God is a flow of life, and love, and wellbeing, flowering wherever there is life, love, and wellbeing. 

God is radical relatedness; not static, not bounded; a swirling circle without a perimeter. 

God is the song of the universe which captures our hearts and is heard from our lips.

And the metaphor of trinity I would suggest was so seismically de-stabilizing, so disruptive, so destructive of the ideological foundations of supreme monarchy and similar systems of rule, that it was made into a nonsense (a three headed God), and the normative ‘power-over-others-type-of-God’ continued on.

Except, in certain places, among the wee, where the extraordinary and ordinary wove together.

Consider the work of Esther de Waal, [ii] based on oral histories collected from Celtic women in the highlands.  These women sang the trinity into their daily chores.  When they dug in the garden.  When they washed the clothes.  When they stirred the fire back into life.  Mundane ordinary tasks into which they wove the song of trinity, recognizing God not as other but inner.  All life was sacramental, God riddled.

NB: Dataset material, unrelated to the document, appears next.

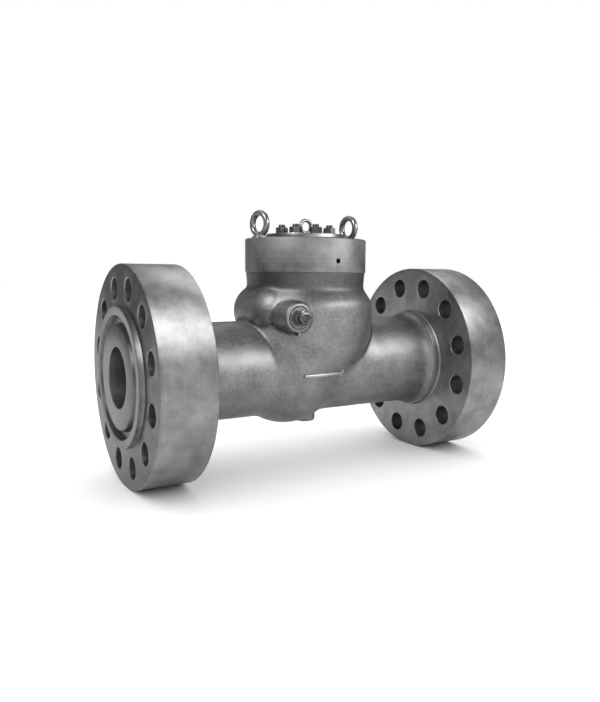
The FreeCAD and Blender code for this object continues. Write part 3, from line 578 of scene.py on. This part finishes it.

So, the woman who kneels on the hard earth floor in her small hut in the Outer Hebrides, chants as she washes her face:

The palmful of the God of Life

The palmful of the Christ of Love

The palmful of the Spirit of Peace

Triune of grace.

Songs, memories, and habits become intertwined.  Music is very evocative. 

I imagined another song as she dug the garden:

Digging in Trinity,

Moving within, without,


Shifting soil about.

May we too sing the song of the universe which captures our hearts and is heard from our lips.

May we too feel and know the radical relatedness, the swirling circle with no perimeter.

May we flow, grow, and flower with life, and love, and wellbeing – the graces of god. 

May we recite the poem, the godding words of which we are dreaming, writing, and living.

[i] Richard Rohr, “The Divine Dance”, p.36.

[ii] Esther de Waal, “Living the Sacramental Principle: Finding the extraordinary in the ordinary.”